▸ Task prompt: Search the listing for "joints" and copy every line where it appears.
_ _ _ _ _
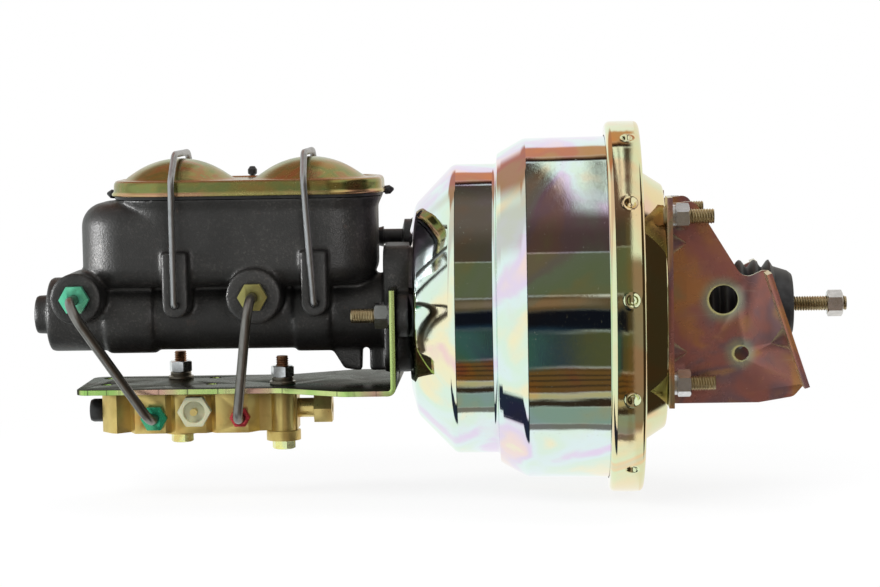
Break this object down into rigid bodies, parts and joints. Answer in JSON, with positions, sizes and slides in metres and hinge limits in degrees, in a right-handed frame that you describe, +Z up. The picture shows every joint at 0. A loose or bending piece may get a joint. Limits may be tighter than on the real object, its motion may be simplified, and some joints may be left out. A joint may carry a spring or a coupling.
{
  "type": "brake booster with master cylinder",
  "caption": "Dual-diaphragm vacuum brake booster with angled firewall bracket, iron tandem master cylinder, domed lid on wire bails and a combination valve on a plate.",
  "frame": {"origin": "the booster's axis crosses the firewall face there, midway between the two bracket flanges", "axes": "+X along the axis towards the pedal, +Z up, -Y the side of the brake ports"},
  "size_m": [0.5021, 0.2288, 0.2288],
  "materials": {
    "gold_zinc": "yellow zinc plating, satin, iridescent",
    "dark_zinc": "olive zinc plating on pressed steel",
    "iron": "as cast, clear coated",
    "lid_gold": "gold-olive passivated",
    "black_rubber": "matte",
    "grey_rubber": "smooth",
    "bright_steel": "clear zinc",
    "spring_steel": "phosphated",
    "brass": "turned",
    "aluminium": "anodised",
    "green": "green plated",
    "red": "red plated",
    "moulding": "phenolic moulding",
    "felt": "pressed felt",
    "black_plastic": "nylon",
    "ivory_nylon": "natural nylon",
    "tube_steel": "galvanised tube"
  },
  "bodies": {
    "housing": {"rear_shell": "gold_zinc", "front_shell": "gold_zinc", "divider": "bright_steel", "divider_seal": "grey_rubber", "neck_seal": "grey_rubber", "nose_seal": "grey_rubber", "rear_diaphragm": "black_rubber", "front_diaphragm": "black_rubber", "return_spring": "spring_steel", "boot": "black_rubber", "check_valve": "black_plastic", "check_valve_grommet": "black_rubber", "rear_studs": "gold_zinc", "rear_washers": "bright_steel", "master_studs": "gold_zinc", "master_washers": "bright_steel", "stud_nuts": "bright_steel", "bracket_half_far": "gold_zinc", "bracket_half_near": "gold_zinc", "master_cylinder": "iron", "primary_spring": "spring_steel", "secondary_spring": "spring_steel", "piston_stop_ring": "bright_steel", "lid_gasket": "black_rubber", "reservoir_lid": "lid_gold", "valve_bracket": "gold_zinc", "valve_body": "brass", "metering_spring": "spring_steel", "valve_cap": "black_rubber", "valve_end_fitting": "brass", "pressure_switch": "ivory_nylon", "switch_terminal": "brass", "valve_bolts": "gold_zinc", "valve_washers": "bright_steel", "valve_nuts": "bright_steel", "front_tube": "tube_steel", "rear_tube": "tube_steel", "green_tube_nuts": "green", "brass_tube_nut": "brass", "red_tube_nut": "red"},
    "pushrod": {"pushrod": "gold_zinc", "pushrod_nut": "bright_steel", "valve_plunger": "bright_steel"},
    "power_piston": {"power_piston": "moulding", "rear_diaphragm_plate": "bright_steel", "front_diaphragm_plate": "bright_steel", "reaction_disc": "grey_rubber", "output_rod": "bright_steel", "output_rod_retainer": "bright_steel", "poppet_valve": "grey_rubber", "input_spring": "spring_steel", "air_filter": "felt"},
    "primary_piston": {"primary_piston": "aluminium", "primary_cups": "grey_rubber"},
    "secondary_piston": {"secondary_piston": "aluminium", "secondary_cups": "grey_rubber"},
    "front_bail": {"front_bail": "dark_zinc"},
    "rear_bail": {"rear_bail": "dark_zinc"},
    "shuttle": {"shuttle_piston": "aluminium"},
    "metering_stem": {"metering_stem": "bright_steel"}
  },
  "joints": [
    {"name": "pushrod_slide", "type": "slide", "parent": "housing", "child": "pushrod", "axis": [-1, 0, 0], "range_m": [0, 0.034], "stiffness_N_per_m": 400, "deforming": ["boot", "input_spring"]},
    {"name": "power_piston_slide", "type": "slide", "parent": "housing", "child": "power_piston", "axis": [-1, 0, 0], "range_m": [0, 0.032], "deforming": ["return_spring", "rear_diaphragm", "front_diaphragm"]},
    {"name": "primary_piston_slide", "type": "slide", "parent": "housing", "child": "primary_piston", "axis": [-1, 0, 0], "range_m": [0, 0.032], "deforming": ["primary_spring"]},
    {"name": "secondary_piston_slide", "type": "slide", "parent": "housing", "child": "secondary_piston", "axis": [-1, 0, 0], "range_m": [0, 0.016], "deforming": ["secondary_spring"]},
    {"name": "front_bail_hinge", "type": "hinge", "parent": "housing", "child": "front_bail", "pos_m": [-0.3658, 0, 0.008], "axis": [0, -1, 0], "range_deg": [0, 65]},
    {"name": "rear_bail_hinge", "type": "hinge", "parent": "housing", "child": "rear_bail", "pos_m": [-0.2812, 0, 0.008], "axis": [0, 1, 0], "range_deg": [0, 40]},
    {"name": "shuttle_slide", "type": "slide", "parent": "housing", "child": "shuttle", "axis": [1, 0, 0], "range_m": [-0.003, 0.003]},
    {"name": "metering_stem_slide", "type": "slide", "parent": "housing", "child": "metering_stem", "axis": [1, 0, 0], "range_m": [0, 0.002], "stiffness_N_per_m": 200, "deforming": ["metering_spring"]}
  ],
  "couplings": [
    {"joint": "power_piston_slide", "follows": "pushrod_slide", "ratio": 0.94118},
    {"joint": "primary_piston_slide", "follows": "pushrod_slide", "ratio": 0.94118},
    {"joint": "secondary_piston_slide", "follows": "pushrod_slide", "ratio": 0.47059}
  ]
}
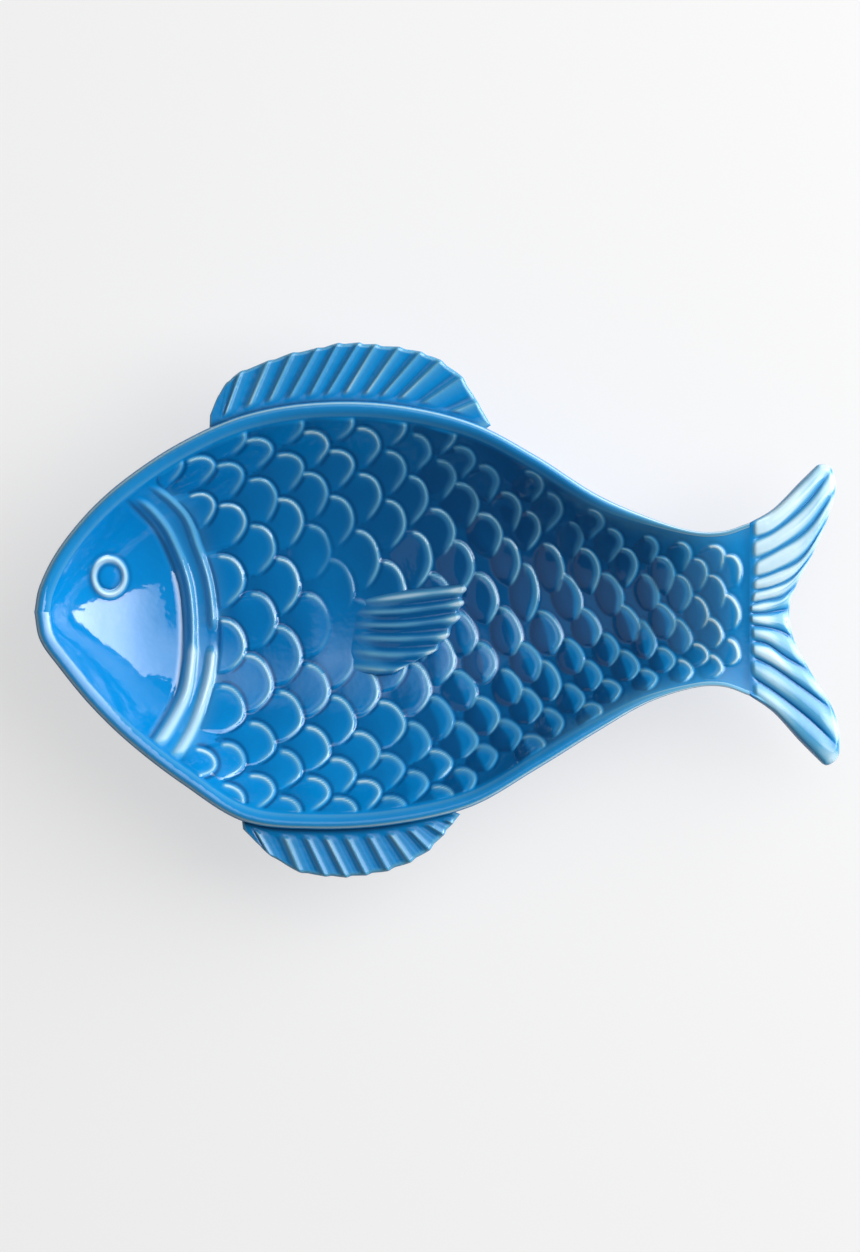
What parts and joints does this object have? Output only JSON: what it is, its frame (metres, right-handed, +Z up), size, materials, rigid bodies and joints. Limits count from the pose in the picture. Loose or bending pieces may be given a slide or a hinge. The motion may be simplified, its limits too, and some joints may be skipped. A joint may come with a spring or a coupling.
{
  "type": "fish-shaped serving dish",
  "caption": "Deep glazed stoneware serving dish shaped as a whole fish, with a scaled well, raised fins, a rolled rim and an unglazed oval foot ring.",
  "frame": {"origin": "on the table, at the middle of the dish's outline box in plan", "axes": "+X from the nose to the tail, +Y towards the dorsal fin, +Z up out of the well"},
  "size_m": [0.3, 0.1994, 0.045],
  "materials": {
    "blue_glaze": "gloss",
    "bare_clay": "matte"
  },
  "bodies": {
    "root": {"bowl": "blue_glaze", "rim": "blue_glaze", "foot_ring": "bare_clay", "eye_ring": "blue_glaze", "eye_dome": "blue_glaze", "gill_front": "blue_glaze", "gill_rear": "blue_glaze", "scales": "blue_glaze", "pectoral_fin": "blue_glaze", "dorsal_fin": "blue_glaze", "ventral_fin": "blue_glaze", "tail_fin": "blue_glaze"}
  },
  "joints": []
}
_ _ _ _ _
▸ Expected answer:
Break this object down into rigid bodies, parts and joints. Answer in JSON, with positions, sizes and slides in metres and hinge limits in degrees, in a right-handed frame that you describe, +Z up. The picture shows every joint at 0. A loose or bending piece may get a joint. Limits may be tighter than on the real object, its motion may be simplified, and some joints may be left out. A joint may carry a spring or a coupling.
  "joints": [
What parts and joints does this object have? Output only JSON: what it is, its frame (metres, right-handed, +Z up), size, materials, rigid bodies and joints. Limits count from the pose in the picture. Loose or bending pieces may be given a slide or a hinge. The motion may be simplified, its limits too, and some joints may be skipped. A joint may come with a spring or a coupling.
  "joints": []